**EXERCISE BRIEF**:
Write out the listing below without alteration, omitting its pictures.

** START DATA ENTRIES **

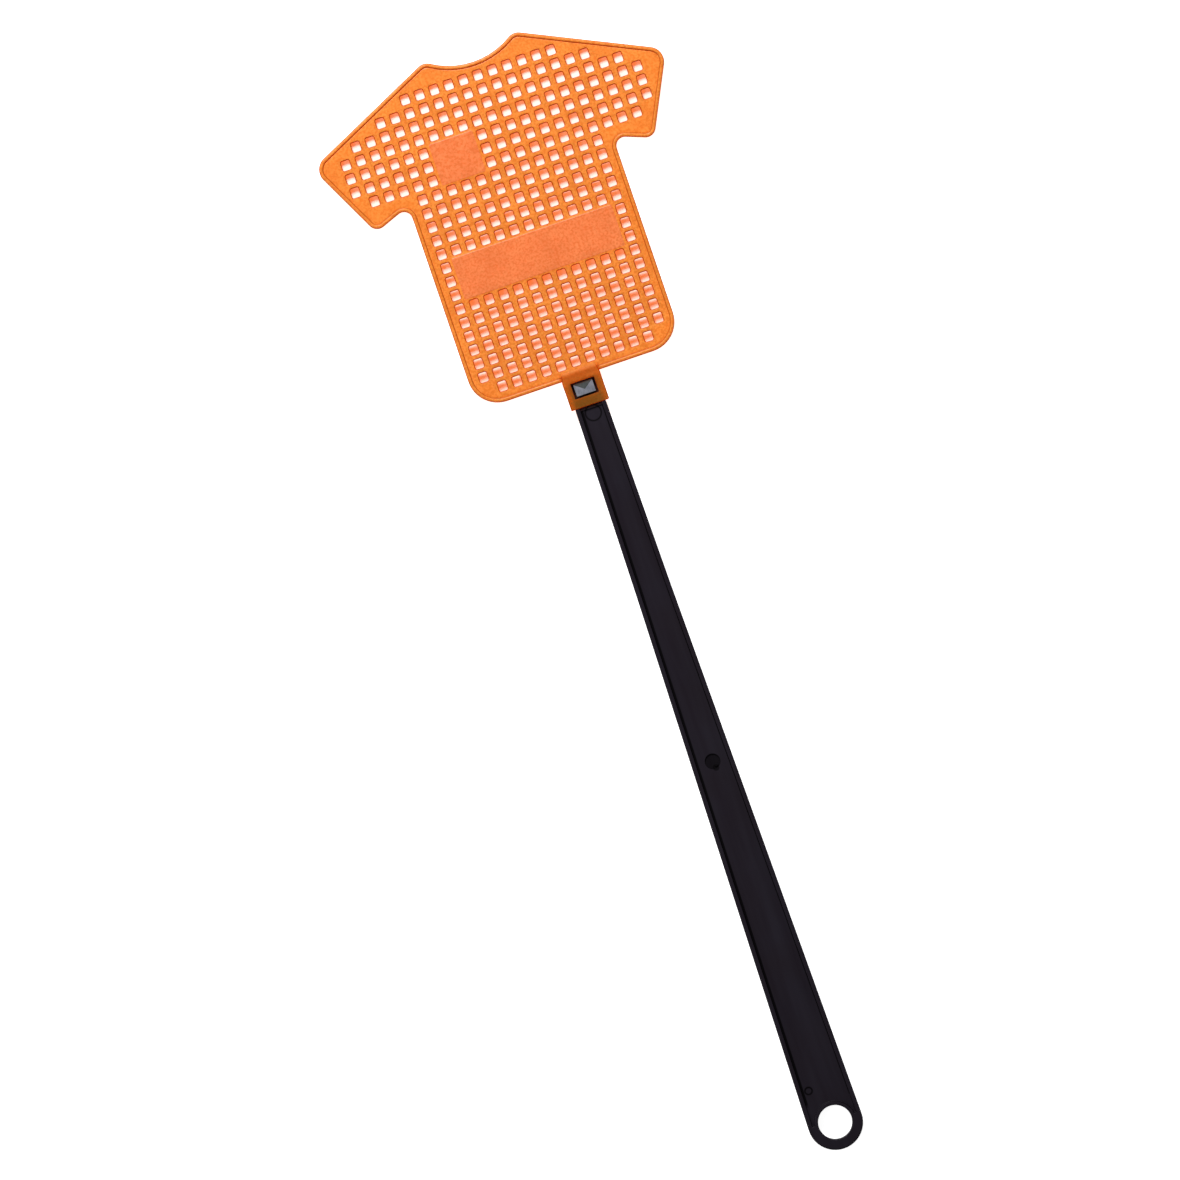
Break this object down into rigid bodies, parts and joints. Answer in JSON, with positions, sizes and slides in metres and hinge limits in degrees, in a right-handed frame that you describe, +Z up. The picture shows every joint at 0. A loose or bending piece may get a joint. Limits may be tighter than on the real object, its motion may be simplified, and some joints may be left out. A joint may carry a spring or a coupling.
{
  "type": "fly swatter",
  "caption": "Long flat-sticked swatter with a hanging eye and a perforated, shirt-shaped flexible head that snaps onto the stick's tongue.",
  "frame": {"origin": "on the table, under the middle of the swatter's bounding box, with the swatter lying on its back", "axes": "+Y along the stick towards the head, +X across the head, +Z up out of the front face"},
  "size_m": [0.1408, 0.4502, 0.005],
  "materials": {
    "stick_plastic": "satin black, fine moulded grain",
    "catch_plastic": "glossy where the mould was polished",
    "head_plastic": "translucent orange, slightly soft sheen"
  },
  "bodies": {
    "stick": {"handle": "stick_plastic"},
    "catch": {"latch": "catch_plastic"},
    "socket": {"head_socket": "head_plastic"},
    "blade": {"head_blade": "head_plastic"}
  },
  "joints": [
    {"name": "latch_press", "type": "hinge", "parent": "stick", "child": "catch", "pos_m": [0, 0.0883, 0.0033], "axis": [1, 0, 0], "range_deg": [0, 20], "stiffness_Nm_per_rad": 0.05},
    {"name": "head_slide", "type": "slide", "parent": "stick", "child": "socket", "axis": [0, 1, 0], "range_m": [0, 0.012], "deforming": ["latch"]},
    {"name": "blade_flex", "type": "hinge", "parent": "socket", "child": "blade", "pos_m": [0, 0.09225, 0.0025], "axis": [1, 0, 0], "range_deg": [-35, 35], "stiffness_Nm_per_rad": 0.3}
  ]
}
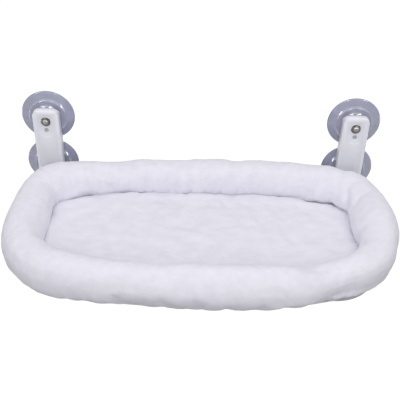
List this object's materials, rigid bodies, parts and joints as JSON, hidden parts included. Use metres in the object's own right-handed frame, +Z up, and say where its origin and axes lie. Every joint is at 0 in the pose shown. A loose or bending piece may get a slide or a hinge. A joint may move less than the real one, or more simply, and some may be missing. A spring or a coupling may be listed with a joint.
{
  "type": "window mounted cat perch",
  "caption": "Oval plush cat bed with a stuffed rim on a fold-down tube frame and sling, carried by uprights on suction cups.",
  "frame": {"origin": "on the window glass, in the middle of the pattern of four suction cups", "axes": "+X along the window to the right as seen from the room, +Y out through the glass, +Z up"},
  "size_m": [0.577, 0.34, 0.1821],
  "materials": {
    "upright_plastic": "satin",
    "arm_plastic": "satin",
    "cup_pvc": "gloss",
    "zinc_steel": "satin",
    "friction_fibre": "matte",
    "knob_plastic": "satin",
    "insert_brass": "satin",
    "tube_steel": "satin",
    "sling_cloth": "matte",
    "zip_cloth": "matte",
    "zip_plastic": "satin",
    "zip_metal": "satin",
    "strip_cloth": "matte",
    "base_cloth": "matte",
    "pad_plush": "matte",
    "rim_plush": "matte",
    "filling_fibre": "matte"
  },
  "bodies": {
    "root": {"upright_left": "upright_plastic", "upright_right": "upright_plastic", "cup_upper_left": "cup_pvc", "cup_upper_right": "cup_pvc", "cup_lower_left": "cup_pvc", "cup_lower_right": "cup_pvc", "stud_upper_left": "zinc_steel", "stud_upper_right": "zinc_steel", "stud_lower_left": "zinc_steel", "stud_lower_right": "zinc_steel", "washer_upper_left": "zinc_steel", "washer_upper_right": "zinc_steel", "washer_lower_left": "zinc_steel", "washer_lower_right": "zinc_steel", "nut_upper_left": "zinc_steel", "nut_upper_right": "zinc_steel", "nut_lower_left": "zinc_steel", "nut_lower_right": "zinc_steel", "hinge_bolt_left": "zinc_steel", "hinge_bolt_right": "zinc_steel", "friction_washers_left": "friction_fibre", "friction_washers_right": "friction_fibre", "knob_washer_left": "zinc_steel", "knob_washer_right": "zinc_steel"},
    "bed": {"arm_left": "arm_plastic", "arm_right": "arm_plastic", "side_tube_left": "tube_steel", "side_tube_right": "tube_steel", "front_ferrule": "zinc_steel", "rear_tube": "tube_steel", "tube_screws": "zinc_steel", "sling_panel": "sling_cloth", "sling_side_sleeve": "sling_cloth", "sling_rear_sleeve": "sling_cloth", "zip_tapes": "zip_cloth", "zip_teeth": "zip_plastic", "hook_strips": "strip_cloth", "loop_strips": "strip_cloth", "bed_base": "base_cloth", "pad_cover": "pad_plush", "pad_filling": "filling_fibre", "rim_cover": "rim_plush", "rim_filling": "filling_fibre"},
    "knob_left": {"knob_left": "knob_plastic", "knob_insert_left": "insert_brass"},
    "knob_right": {"knob_right": "knob_plastic", "knob_insert_right": "insert_brass"},
    "zip_slider": {"zip_slider": "zip_metal"},
    "zip_pull": {"zip_pull": "zip_metal"}
  },
  "joints": [
    {"name": "bed_fold", "type": "hinge", "parent": "root", "child": "bed", "pos_m": [0, -0.038, -0.07615], "axis": [1, 0, 0], "range_deg": [0, 90]},
    {"name": "knob_left_turn", "type": "hinge", "parent": "root", "child": "knob_left", "pos_m": [-0.27, -0.038, -0.07615], "axis": [-1, 0, 0], "range_deg": [0, 360]},
    {"name": "knob_right_turn", "type": "hinge", "parent": "root", "child": "knob_right", "pos_m": [0.27, -0.038, -0.07615], "axis": [1, 0, 0], "range_deg": [0, 360]},
    {"name": "zip_slide", "type": "slide", "parent": "bed", "child": "zip_slider", "axis": [-1, 0, 0], "range_m": [0, 0.362]},
    {"name": "zip_pull_swing", "type": "hinge", "parent": "zip_slider", "child": "zip_pull", "pos_m": [0.181, -0.112, -0.0725], "axis": [0, 1, 0], "range_deg": [-80, 80]}
  ]
}
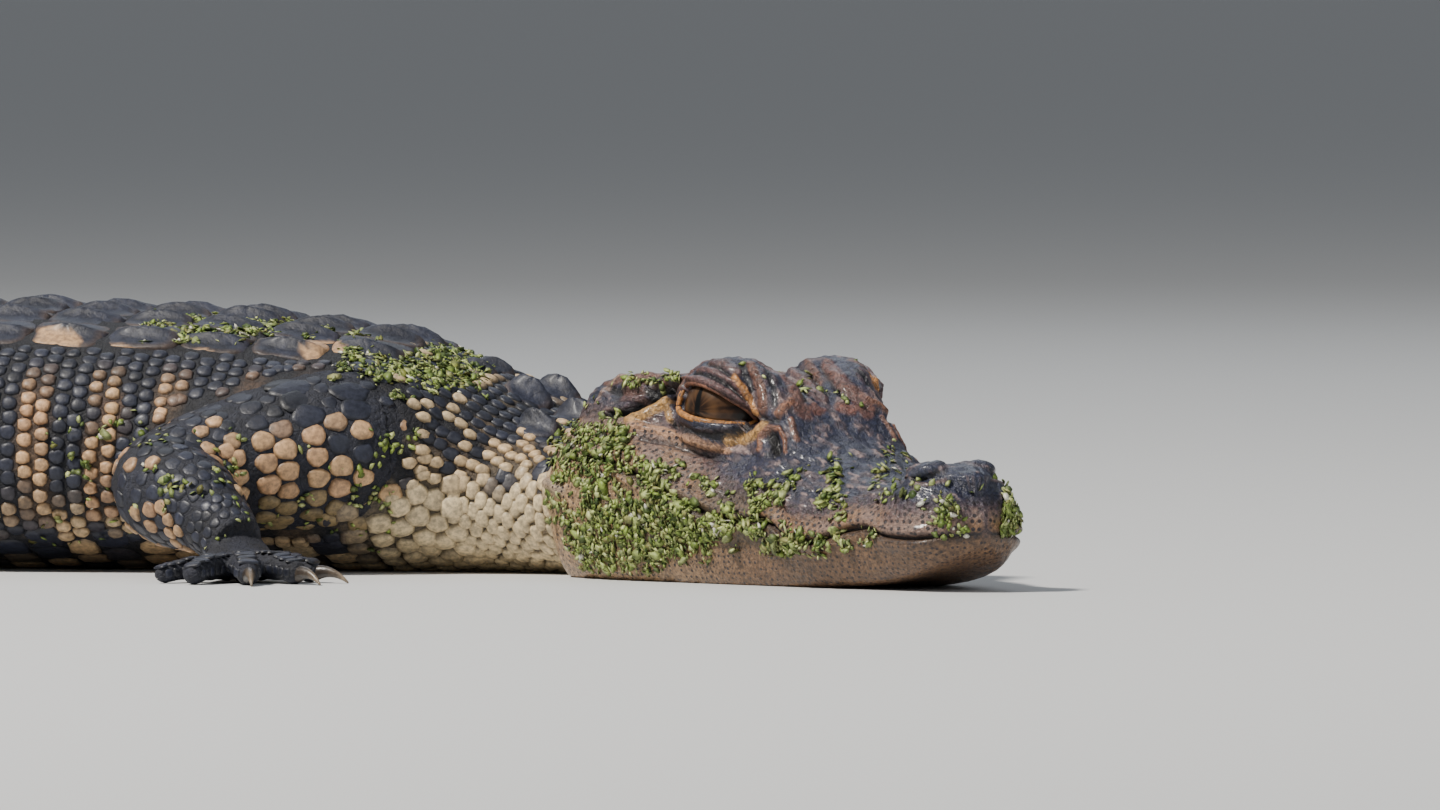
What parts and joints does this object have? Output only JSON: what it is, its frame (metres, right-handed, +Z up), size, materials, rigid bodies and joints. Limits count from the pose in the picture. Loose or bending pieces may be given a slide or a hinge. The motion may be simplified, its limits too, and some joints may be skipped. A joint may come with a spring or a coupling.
{
  "type": "american alligator",
  "caption": "Still, life-size model of a young American alligator lying flat with its mouth closed and its head turned to its right.",
  "frame": {"origin": "bottom centre of the bounding box, on the floor under the chest and belly", "axes": "+X towards the head along the body, +Z up, the animal's right side faces -Y"},
  "size_m": [0.7236, 0.2616, 0.0488],
  "materials": {
    "back": "satin",
    "skull": "satin",
    "jaw": "satin",
    "limb": "satin",
    "claw": "gloss",
    "eye": "gloss"
  },
  "bodies": {
    "root": {"claw_foot_left_1": "claw", "claw_foot_left_2": "claw", "claw_foot_left_3": "claw", "claw_foot_right_1": "claw", "claw_foot_right_2": "claw", "claw_foot_right_3": "claw", "claw_hand_left_1": "claw", "claw_hand_left_2": "claw", "claw_hand_left_3": "claw", "claw_hand_right_1": "claw", "claw_hand_right_2": "claw", "claw_hand_right_3": "claw", "eye_left": "eye", "eye_right": "eye", "foot_left": "limb", "foot_right": "limb", "forearm_left": "limb", "forearm_right": "limb", "hand_left": "limb", "hand_right": "limb", "head": "skull", "lower_jaw": "jaw", "neck": "back", "shank_left": "limb", "shank_right": "limb", "tail_base": "back", "tail_middle": "back", "tail_rear": "back", "tail_tip": "back", "thigh_left": "limb", "thigh_right": "limb", "torso": "back", "upper_arm_left": "limb", "upper_arm_right": "limb"}
  },
  "joints": []
}
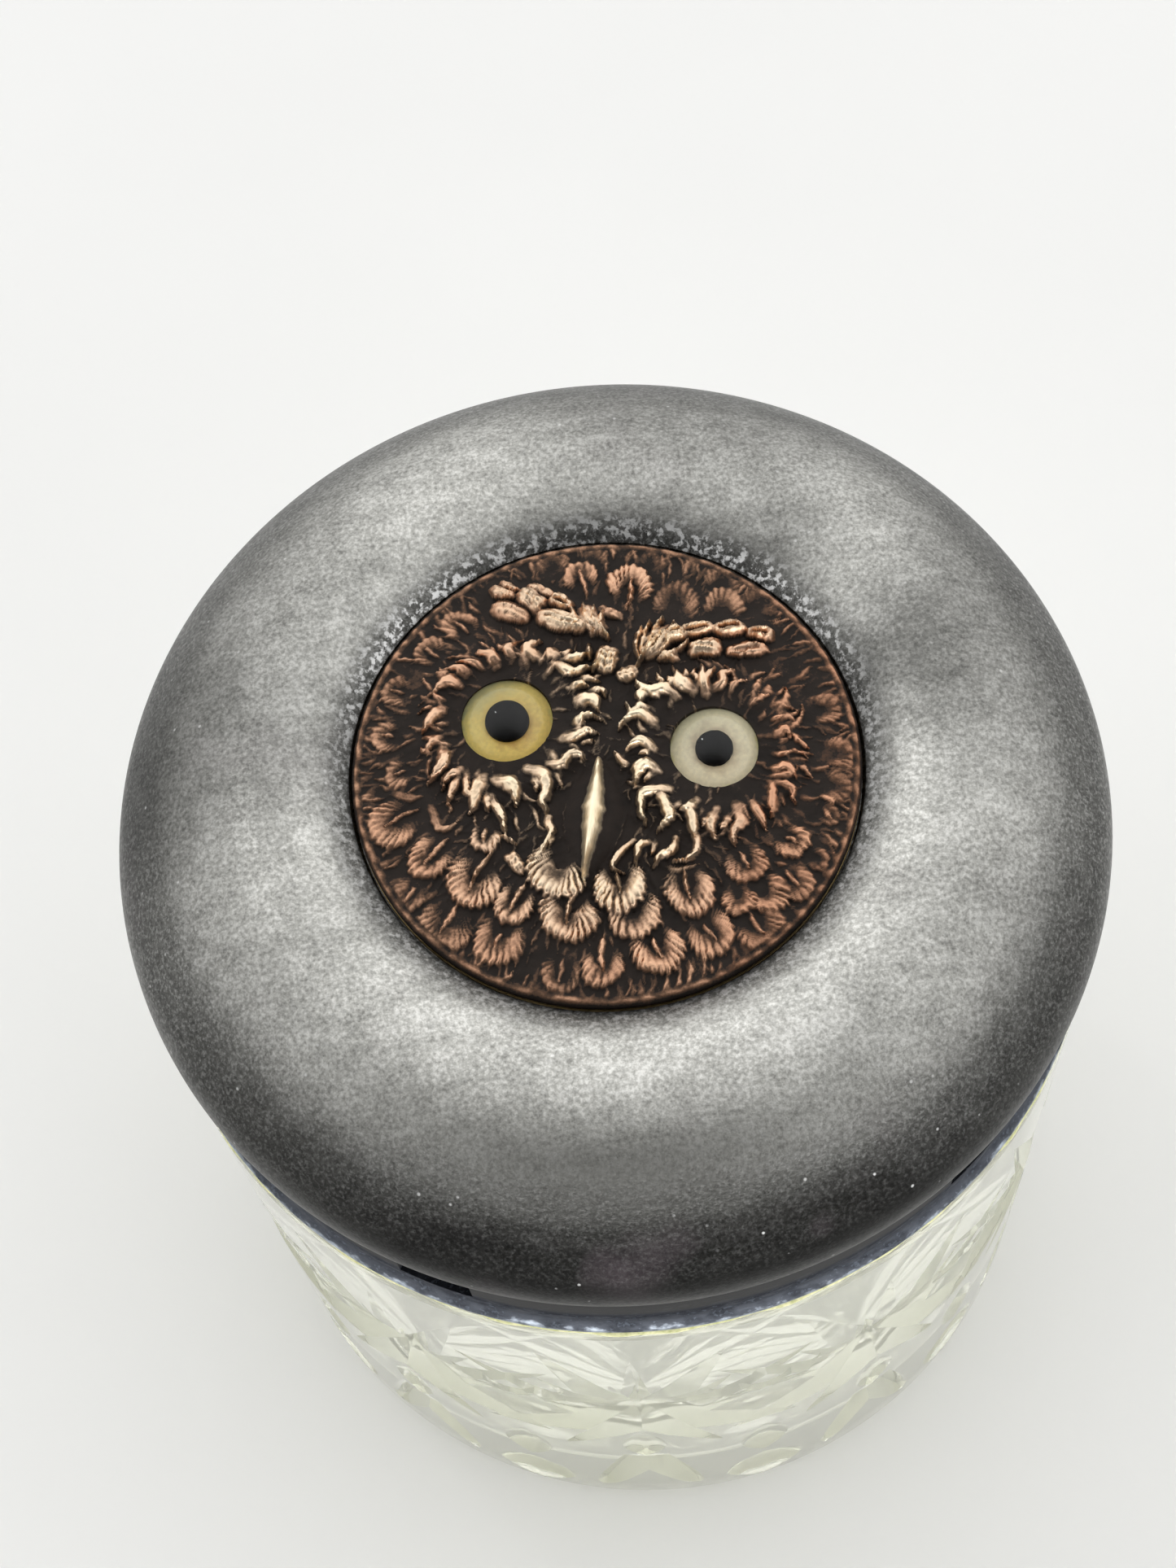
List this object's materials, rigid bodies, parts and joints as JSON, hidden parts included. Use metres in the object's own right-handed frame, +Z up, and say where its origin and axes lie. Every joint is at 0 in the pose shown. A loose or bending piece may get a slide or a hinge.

** END DATA ENTRIES **

**OUTPUT FOR THIS TASK**:
Break this object down into rigid bodies, parts and joints. Answer in JSON, with positions, sizes and slides in metres and hinge limits in degrees, in a right-handed frame that you describe, +Z up. The picture shows every joint at 0. A loose or bending piece may get a joint. Limits may be tighter than on the real object, its motion may be simplified, and some joints may be left out. A joint may carry a spring or a coupling.
{
  "type": "fly swatter",
  "caption": "Long flat-sticked swatter with a hanging eye and a perforated, shirt-shaped flexible head that snaps onto the stick's tongue.",
  "frame": {"origin": "on the table, under the middle of the swatter's bounding box, with the swatter lying on its back", "axes": "+Y along the stick towards the head, +X across the head, +Z up out of the front face"},
  "size_m": [0.1408, 0.4502, 0.005],
  "materials": {
    "stick_plastic": "satin black, fine moulded grain",
    "catch_plastic": "glossy where the mould was polished",
    "head_plastic": "translucent orange, slightly soft sheen"
  },
  "bodies": {
    "stick": {"handle": "stick_plastic"},
    "catch": {"latch": "catch_plastic"},
    "socket": {"head_socket": "head_plastic"},
    "blade": {"head_blade": "head_plastic"}
  },
  "joints": [
    {"name": "latch_press", "type": "hinge", "parent": "stick", "child": "catch", "pos_m": [0, 0.0883, 0.0033], "axis": [1, 0, 0], "range_deg": [0, 20], "stiffness_Nm_per_rad": 0.05},
    {"name": "head_slide", "type": "slide", "parent": "stick", "child": "socket", "axis": [0, 1, 0], "range_m": [0, 0.012], "deforming": ["latch"]},
    {"name": "blade_flex", "type": "hinge", "parent": "socket", "child": "blade", "pos_m": [0, 0.09225, 0.0025], "axis": [1, 0, 0], "range_deg": [-35, 35], "stiffness_Nm_per_rad": 0.3}
  ]
}
List this object's materials, rigid bodies, parts and joints as JSON, hidden parts included. Use metres in the object's own right-handed frame, +Z up, and say where its origin and axes lie. Every joint is at 0 in the pose shown. A loose or bending piece may get a slide or a hinge. A joint may move less than the real one, or more simply, and some may be missing. A spring or a coupling may be listed with a joint.
{
  "type": "window mounted cat perch",
  "caption": "Oval plush cat bed with a stuffed rim on a fold-down tube frame and sling, carried by uprights on suction cups.",
  "frame": {"origin": "on the window glass, in the middle of the pattern of four suction cups", "axes": "+X along the window to the right as seen from the room, +Y out through the glass, +Z up"},
  "size_m": [0.577, 0.34, 0.1821],
  "materials": {
    "upright_plastic": "satin",
    "arm_plastic": "satin",
    "cup_pvc": "gloss",
    "zinc_steel": "satin",
    "friction_fibre": "matte",
    "knob_plastic": "satin",
    "insert_brass": "satin",
    "tube_steel": "satin",
    "sling_cloth": "matte",
    "zip_cloth": "matte",
    "zip_plastic": "satin",
    "zip_metal": "satin",
    "strip_cloth": "matte",
    "base_cloth": "matte",
    "pad_plush": "matte",
    "rim_plush": "matte",
    "filling_fibre": "matte"
  },
  "bodies": {
    "root": {"upright_left": "upright_plastic", "upright_right": "upright_plastic", "cup_upper_left": "cup_pvc", "cup_upper_right": "cup_pvc", "cup_lower_left": "cup_pvc", "cup_lower_right": "cup_pvc", "stud_upper_left": "zinc_steel", "stud_upper_right": "zinc_steel", "stud_lower_left": "zinc_steel", "stud_lower_right": "zinc_steel", "washer_upper_left": "zinc_steel", "washer_upper_right": "zinc_steel", "washer_lower_left": "zinc_steel", "washer_lower_right": "zinc_steel", "nut_upper_left": "zinc_steel", "nut_upper_right": "zinc_steel", "nut_lower_left": "zinc_steel", "nut_lower_right": "zinc_steel", "hinge_bolt_left": "zinc_steel", "hinge_bolt_right": "zinc_steel", "friction_washers_left": "friction_fibre", "friction_washers_right": "friction_fibre", "knob_washer_left": "zinc_steel", "knob_washer_right": "zinc_steel"},
    "bed": {"arm_left": "arm_plastic", "arm_right": "arm_plastic", "side_tube_left": "tube_steel", "side_tube_right": "tube_steel", "front_ferrule": "zinc_steel", "rear_tube": "tube_steel", "tube_screws": "zinc_steel", "sling_panel": "sling_cloth", "sling_side_sleeve": "sling_cloth", "sling_rear_sleeve": "sling_cloth", "zip_tapes": "zip_cloth", "zip_teeth": "zip_plastic", "hook_strips": "strip_cloth", "loop_strips": "strip_cloth", "bed_base": "base_cloth", "pad_cover": "pad_plush", "pad_filling": "filling_fibre", "rim_cover": "rim_plush", "rim_filling": "filling_fibre"},
    "knob_left": {"knob_left": "knob_plastic", "knob_insert_left": "insert_brass"},
    "knob_right": {"knob_right": "knob_plastic", "knob_insert_right": "insert_brass"},
    "zip_slider": {"zip_slider": "zip_metal"},
    "zip_pull": {"zip_pull": "zip_metal"}
  },
  "joints": [
    {"name": "bed_fold", "type": "hinge", "parent": "root", "child": "bed", "pos_m": [0, -0.038, -0.07615], "axis": [1, 0, 0], "range_deg": [0, 90]},
    {"name": "knob_left_turn", "type": "hinge", "parent": "root", "child": "knob_left", "pos_m": [-0.27, -0.038, -0.07615], "axis": [-1, 0, 0], "range_deg": [0, 360]},
    {"name": "knob_right_turn", "type": "hinge", "parent": "root", "child": "knob_right", "pos_m": [0.27, -0.038, -0.07615], "axis": [1, 0, 0], "range_deg": [0, 360]},
    {"name": "zip_slide", "type": "slide", "parent": "bed", "child": "zip_slider", "axis": [-1, 0, 0], "range_m": [0, 0.362]},
    {"name": "zip_pull_swing", "type": "hinge", "parent": "zip_slider", "child": "zip_pull", "pos_m": [0.181, -0.112, -0.0725], "axis": [0, 1, 0], "range_deg": [-80, 80]}
  ]
}
What parts and joints does this object have? Output only JSON: what it is, its frame (metres, right-handed, +Z up), size, materials, rigid bodies and joints. Limits count from the pose in the picture. Loose or bending pieces may be given a slide or a hinge. The motion may be simplified, its limits too, and some joints may be skipped. A joint may come with a spring or a coupling.
{
  "type": "american alligator",
  "caption": "Still, life-size model of a young American alligator lying flat with its mouth closed and its head turned to its right.",
  "frame": {"origin": "bottom centre of the bounding box, on the floor under the chest and belly", "axes": "+X towards the head along the body, +Z up, the animal's right side faces -Y"},
  "size_m": [0.7236, 0.2616, 0.0488],
  "materials": {
    "back": "satin",
    "skull": "satin",
    "jaw": "satin",
    "limb": "satin",
    "claw": "gloss",
    "eye": "gloss"
  },
  "bodies": {
    "root": {"claw_foot_left_1": "claw", "claw_foot_left_2": "claw", "claw_foot_left_3": "claw", "claw_foot_right_1": "claw", "claw_foot_right_2": "claw", "claw_foot_right_3": "claw", "claw_hand_left_1": "claw", "claw_hand_left_2": "claw", "claw_hand_left_3": "claw", "claw_hand_right_1": "claw", "claw_hand_right_2": "claw", "claw_hand_right_3": "claw", "eye_left": "eye", "eye_right": "eye", "foot_left": "limb", "foot_right": "limb", "forearm_left": "limb", "forearm_right": "limb", "hand_left": "limb", "hand_right": "limb", "head": "skull", "lower_jaw": "jaw", "neck": "back", "shank_left": "limb", "shank_right": "limb", "tail_base": "back", "tail_middle": "back", "tail_rear": "back", "tail_tip": "back", "thigh_left": "limb", "thigh_right": "limb", "torso": "back", "upper_arm_left": "limb", "upper_arm_right": "limb"}
  },
  "joints": []
}
List this object's materials, rigid bodies, parts and joints as JSON, hidden parts included. Use metres in the object's own right-handed frame, +Z up, and say where its origin and axes lie. Every joint is at 0 in the pose shown. A loose or bending piece may get a slide or a hinge.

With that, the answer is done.